La cuestión crucial para construir la ética moderna que ha enterrado las cosmologías antiguas es: ¿Dónde podemos hallar las raíces de un nuevo orden? ¿Cómo construir un mundo coherente para los seres humanos sin recurrir a la naturaleza, que ya no es un cosmos, ni a la divinidad, que no sirve de ayuda nada más que a los creyentes?. La respuesta que fundamenta el humanismo moderno, tanto en el plano moral como en el jurídico o el político, es: en la sola voluntad de los hombres, siempre que acepten la necesidad de restringirse así mismos, de auto limitarse a entender que quizás su libertad termina allí donde empieza la de los demás. La igualdad adquiere también un nuevo significado: si uno considerada que la virtud, el buen obrar, no reside en la naturaleza que hay que seguir,  sino en la libertad, los demás adquieren valor y se impone la democracia. El individualismo no es sino una consecuencia directa de éstos razonamientos: ya no se piensa que se tenga derecho a sacrificar a los individuos pata proteger el Todo (el cosmos de los antiguos) pues ese todo es una suma de individuos, una construcción ideal en el seno de la cual cada ser humano es un fin en sí, a partir de ese momento se impondrá la prohibición de tratarle como un mero medio o instrumento (no hay que “usar” a las personas). Aquí el termino individualismo ya no es sinónimo de egoísmo como se suele creer. Al contrario, hablamos de un mundo moral en el cual a los individuos se les valora según su capacidad de sustraerse a su egoísmo natural para construir un mundo moral o ético artificial.

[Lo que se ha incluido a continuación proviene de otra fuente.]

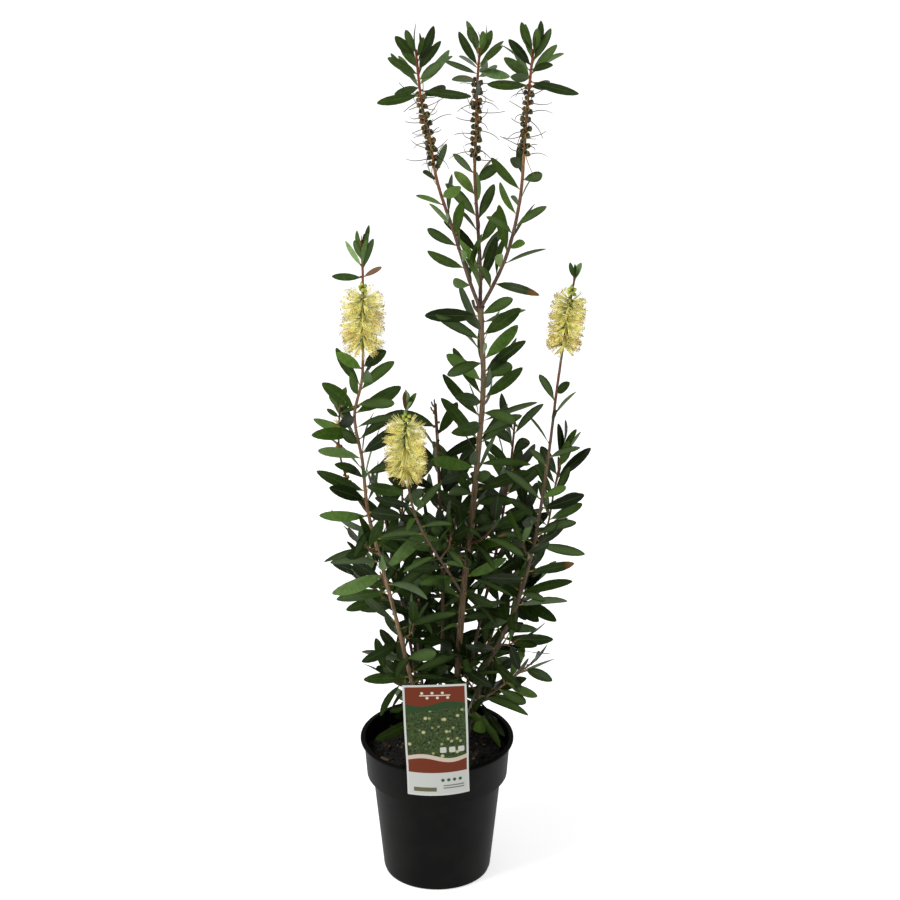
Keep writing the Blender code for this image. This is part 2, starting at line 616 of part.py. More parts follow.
def grow_brush(run, path, owner, collection):
    """The flower brush round its stem: a drum of bristles with round ends, its surface pushed in
    and out in turn."""
    ends = path.at_height(run.low), path.at_height(run.high)
    bm = bmesh.new()
    bmesh.ops.create_uvsphere(bm, u_segments=BRUSH_AROUND, v_segments=BRUSH_ALONG, radius=1)
    for vertex in bm.verts:
        polar = math.acos(max(-1, min(1, -vertex.co.z)))
        turn = math.atan2(vertex.co.y, vertex.co.x)
        ring = round(polar / math.pi * BRUSH_ALONG)
        spike = (ring + round(turn / math.tau * BRUSH_AROUND)) % 2
        point, direction = path.at(mix(ends, ring / BRUSH_ALONG))
        profile = min(1, 1.25 * math.sin(polar) ** 0.45)
        radius = run.width / 2 * MM * profile * (1 if spike else BRUSH_HOLLOW)
        lift = BRUSH_DOMING * profile * -math.cos(polar) ** 3
        vertex.co = point + outward(direction, turn) * radius + direction * lift
    face_outwards(bm)
    remember(bm, owner + " brush")
    object_from(bm, "brush", collection)


def grow_twig(twig, parent, collection):
    """A thin twig from its stem's axis outwards. Returns its path."""
    base, _ = parent.at(parent.at_height(twig.height))
    path = smooth_path([base / CM, *twig.points])
    path = path.thinned(steps(0, path.length, 16 * MM))
    bm = tube_mesh("twig", path, lambda run: mix(TWIG_RADII, run / path.length), 0)
    remember(bm, twig.stem + " twig")
    object_from(bm, "twig", collection)
    return path


def grow_twig_leaves(path, rng, owner, collection):
    azimuth = rng.uniform(0, math.tau)
    ends = TWIG_BARE, path.length - TIP_ROOM
    count = round((ends[1] - ends[0]) / TWIG_LEAF_SPACING)
    for i in range(count):
        share = i / (count - 1)
        grow_leaf((*path.at(mix(ends, share)), 0), azimuth, math.radians(mix(TWIG_LEAF_LEANS, share)),
                  mix(TWIG_LEAF_LENGTHS, share) * MM, TWIG_LEAF_WIDTH * MM, rng, owner,
                  (owner + " twig",), collection)
        azimuth += GOLDEN_ANGLE


def biggest_body(bm):
    """Drops any scrap that isn't joined to the biggest body."""
    left = set(bm.verts)
    bodies = []
    while left:
        body, edge = set(), [left.pop()]
        while edge:
            vertex = edge.pop()
            body.add(vertex)
            for joined in vertex.link_edges:
                other = joined.other_vert(vertex)
                if other in left:
                    left.remove(other)
                    edge.append(other)
        bodies.append(body)
    bodies.sort(key=len)
    scraps = [vertex for body in bodies[:-1] for vertex in body]
    bmesh.ops.delete(bm, geom=scraps, context="VERTS")


def fuse(core, collection, name, bore=None):
    """Joins the core and what grows on it into one closed solid, and then cuts the bore."""
    join = core.modifiers.new("fuse", "BOOLEAN")
    join.operation = "UNION"
    join.solver = "EXACT"
    join.operand_type = "COLLECTION"
    join.collection = collection
    if bore:
        cut = core.modifiers.new("bore", "BOOLEAN")
        cut.operation = "DIFFERENCE"
        cut.solver = "EXACT"
        cut.object = bore
    bm = evaluated_mesh(core)
    biggest_body(bm)
    for obj in [core, *collection.objects]:
        bpy.data.objects.remove(obj, do_unlink=True)
    if bore:
        bpy.data.objects.remove(bore, do_unlink=True)
    bpy.data.collections.remove(collection)
    return finish(object_from(bm, name, parts), "foliage")


def new_growth(name):
    collection = bpy.data.collections.new(name + "_growth")
    bpy.context.scene.collection.children.link(collection)
    return collection


class Sleeve:
    """The trunk's own foliage: a thin tube up round the trunk and clear of it, with leaves on it."""

    def __init__(self, name, run, path):
        self.name = name
        self.run = run
        self.path = path
        self.growth = new_growth(name)
        low, high = path.at_height(run.low) - 6 * MM, path.at_height(run.high) + 6 * MM
        rings = [ring for ring in path.run if low + 4 * MM < ring < high - 4 * MM]
        self.core = self.tube_round(name + "_core", [low, *rings, high], self.outer)
        self.bore = self.tube_round(name + "_bore", [low - 5 * MM, *rings, high + 5 * MM], self.inner)

    def tube_round(self, name, runs, radius_at):
        path = self.path.thinned(runs)
        return object_from(tube_mesh(name, path, radius_at, (TRUNK_SIDES - 4) // 2), name, cutters)

    def inner(self, run):
        return (trunk_radius(self.path, run) + GAP) / math.cos(math.pi / TRUNK_SIDES)

    def outer(self, run):
        return self.inner(run) + SLEEVE_WALL

    def grow_leaves(self):
        grow_run(self.run, self.path, lambda run: trunk_radius(self.path, run), random.Random(self.name),
                 self.name, (self.name, "trunk"), self.growth)

    def fuse(self):
        fuse(self.core, self.growth, self.name, self.bore)


class Mass:
    """A stem that goes on from its bare limb, with all that grows on it."""

    def __init__(self, name, limb, trunk_path):
        self.name = name
        self.limb = limb
        points = limb.points
        if name in ON_TRUNK:
            points = [branch_foot(trunk_path, points[0], points[1], limb.foot_radius), *points[1:]]
        rooted = name not in ON_TRUNK
        path = smooth_path(points, upright_foot=rooted)
        self.length = path.length
        split = path.at_height(limb.bare_to)
        rings = steps(0, split, RING_STEP)
        if rooted:
            rings.insert(1, 3 * MM)
        bare = path.thinned(rings)
        limb_tube = finish(tube(name, bare, self.radius_at, 1, parts), "bark")
        remember_object(limb_tube, name)
        self.path = path.thinned(steps(split + GAP, path.length, RING_STEP))
        bm = tube_mesh(name, self.path, self.radius_at, 1)
        remember(bm, name + " stem")
        self.core = object_from(bm, name + "_core", cutters)
        self.growth = new_growth(name)

    def radius_at(self, run):
        return mix((self.limb.foot_radius, self.limb.tip_radius), run / self.length)

    def grow_fruit_and_flowers(self):
        rng = random.Random(self.name)
        for run in GROWTH[self.name]:
            if isinstance(run, Brush):
                grow_brush(run, self.path, self.name, self.growth)
            elif isinstance(run, Cups):
                grow_cups(run, self.path, self.radius_at, rng, self.name, self.growth)

    def grow_leaves(self):
        rng = random.Random(self.name)
        for run in GROWTH[self.name]:
            if isinstance(run, Leaves):
                grow_run(run, self.path, lambda here: 0.2 * self.radius_at(here), rng, self.name,
                         (self.name + " stem",), self.growth)

    def fuse(self):
        fuse(self.core, self.growth, self.name + "_foliage")


def remember_object(obj, owner):
    bm = evaluated_mesh(obj)
    remember(bm, owner)
    bm.free()


def main():
    clear_scene()
    trunk_path = smooth_path(TRUNK, upright_foot=True, upright_tip=True)
    trunk_path = trunk_path.thinned(trunk_rings(trunk_path))
    rooted = [TRUNK[0], *(limb.points[0] for limb in LIMBS.values() if limb.points[0][2] == SOIL)]
    feet = [Vector(foot[:2]) * CM for foot in rooted]
    for obj in (make_pot(), make_potting_mix(feet), make_label_card(), make_trunk(trunk_path)):
        remember_object(obj, obj.name)

    masses = {name: Mass(name, limb, trunk_path) for name, limb in LIMBS.items()}
    masses.update({name: Sleeve(name, run, trunk_path) for name, run in SLEEVES.items()})
    for name in GROWTH:
        masses[name].grow_fruit_and_flowers()
    twig_paths = [grow_twig(twig, masses[twig.stem].path, masses[twig.stem].growth) for twig in TWIGS]
    for mass in masses.values():
        mass.grow_leaves()
    for i, (twig, path) in enumerate(zip(TWIGS, twig_paths)):
        grow_twig_leaves(path, random.Random(i), twig.stem, masses[twig.stem].growth)
    for mass in masses.values():
        mass.fuse()


main()
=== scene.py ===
"""The looks of a bottlebrush shrub about 1.17 m tall that grows in a round nursery pot.

The sections follow the plant as it is put together: pot, potting mix, label card, bark, leaves,
buds, seed cups and flower brushes, and then the studio.
"""

import math
import random
from collections import defaultdict, namedtuple

import bmesh
import bpy
import numpy as np
from mathutils import Matrix, Vector, noise


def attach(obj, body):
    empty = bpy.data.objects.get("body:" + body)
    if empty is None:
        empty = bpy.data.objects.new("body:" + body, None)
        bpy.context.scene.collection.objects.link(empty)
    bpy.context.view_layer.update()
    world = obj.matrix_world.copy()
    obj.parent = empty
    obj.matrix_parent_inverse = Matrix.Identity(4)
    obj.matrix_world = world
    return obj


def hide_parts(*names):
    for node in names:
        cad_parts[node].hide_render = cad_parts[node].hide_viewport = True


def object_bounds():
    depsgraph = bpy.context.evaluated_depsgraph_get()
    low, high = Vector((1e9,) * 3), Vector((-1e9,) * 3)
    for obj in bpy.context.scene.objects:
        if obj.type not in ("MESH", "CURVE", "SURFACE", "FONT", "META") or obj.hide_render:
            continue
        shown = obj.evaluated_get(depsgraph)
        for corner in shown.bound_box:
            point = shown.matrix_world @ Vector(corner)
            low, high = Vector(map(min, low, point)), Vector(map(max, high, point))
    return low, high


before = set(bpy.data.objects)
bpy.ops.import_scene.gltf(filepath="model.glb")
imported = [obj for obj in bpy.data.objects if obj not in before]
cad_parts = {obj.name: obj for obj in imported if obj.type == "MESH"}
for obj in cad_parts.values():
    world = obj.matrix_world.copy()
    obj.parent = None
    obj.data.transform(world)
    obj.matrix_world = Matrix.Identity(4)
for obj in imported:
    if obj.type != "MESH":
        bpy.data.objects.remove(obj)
cad_low, cad_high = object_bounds()


# The pot: a nursery pot of charcoal polypropylene, injection moulded in one piece with a thin lip,
# a deep collar, a tapering body and eight drain holes in its base.
MM = 0.001
POT_STEPS = 144
POT_HEIGHT = 192.0
LIP_RADIUS = 98.6
POT_PROFILE = [  # radius and height in millimetres, up the inside and down the outside
    (0, 1.6), (63.4, 1.6), (67.4, 6), (81.0, 139), (81.3, 141.6), (88.8, 141.6), (92.4, 189),
    (92.4, 191.2), (93.2, 192), (97.8, 192), (98.6, 191.2), (98.6, 189), (94, 188.2), (90.3, 140),
    (82.8, 140), (69, 6), (67.4, 1.5), (65, 0), (0, 0),
]
CORNER_ANGLE = 0.7
CORNER_ROUNDING = 0.35 * MM
DRAIN_HOLES = 8
DRAIN_RADIUS = 4.5 * MM
DRAIN_RING = 48 * MM


def linear(code):
    """An sRGB hex colour as linear RGBA."""
    channels = [int(code[i:i + 2], 16) / 255 for i in (1, 3, 5)]
    return (*(c / 12.92 if c <= 0.04045 else ((c + 0.055) / 1.055) ** 2.4 for c in channels), 1.0)


def new_material(name, colour, roughness):
    """A material with its plain shader, which the section then adds to."""
    material = bpy.data.materials.new(name)
    material.use_nodes = True
    shader = material.node_tree.nodes["Principled BSDF"]
    shader.inputs["Base Color"].default_value = linear(colour)
    shader.inputs["Roughness"].default_value = roughness
    return material, material.node_tree, shader


def add_node(tree, kind, inputs, **settings):
    """Adds a node with its settings. An input is a plain value or another node's output."""
    node = tree.nodes.new(kind)
    for name, value in settings.items():
        setattr(node, name, value)
    for name, value in inputs.items():
        if isinstance(value, bpy.types.NodeSocket):
            tree.links.new(value, node.inputs[name])
        else:
            node.inputs[name].default_value = value
    return node


def spun(profile, spin_steps):
    """A turned solid round the Z axis from (radius, height) pairs in millimetres."""
    bm = bmesh.new()
    dots = [bm.verts.new((radius * MM, 0, height * MM)) for radius, height in profile]
    edges = [bm.edges.new(pair) for pair in zip(dots, dots[1:])]
    bmesh.ops.spin(bm, geom=dots + edges, axis=(0, 0, 1), cent=(0, 0, 0), angle=math.tau,
                   steps=spin_steps, use_merge=True)
    bmesh.ops.remove_doubles(bm, verts=bm.verts, dist=0.01 * MM)
    bmesh.ops.recalc_face_normals(bm, faces=bm.faces)
    return bm


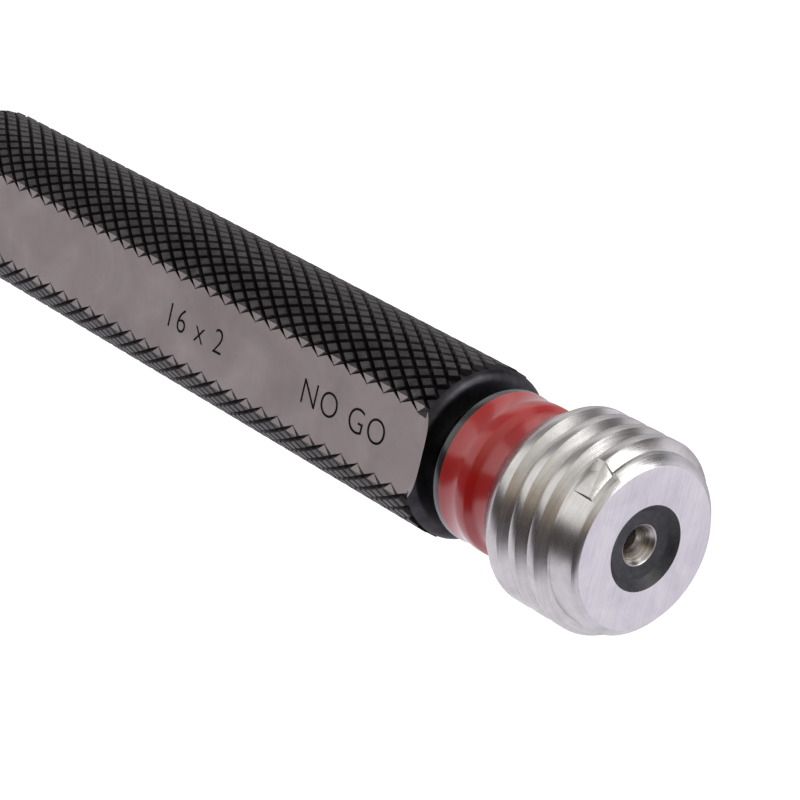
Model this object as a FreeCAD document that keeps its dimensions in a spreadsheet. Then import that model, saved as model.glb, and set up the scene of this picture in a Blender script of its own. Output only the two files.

Así el ser humano pasa a ser, como se diría en jerga filosófica, el sujeto que en adelante ocupará el lugar de las entidades antiguas (el cosmos y la divinidad), para acabar convirtiéndose lentamente en el fundamento último de todos los valores morales. En efecto es el que aparece como centro de atención, como el único ser que al final, resulta ser verdaderamente digno de respeto, en el sentido moral del termino.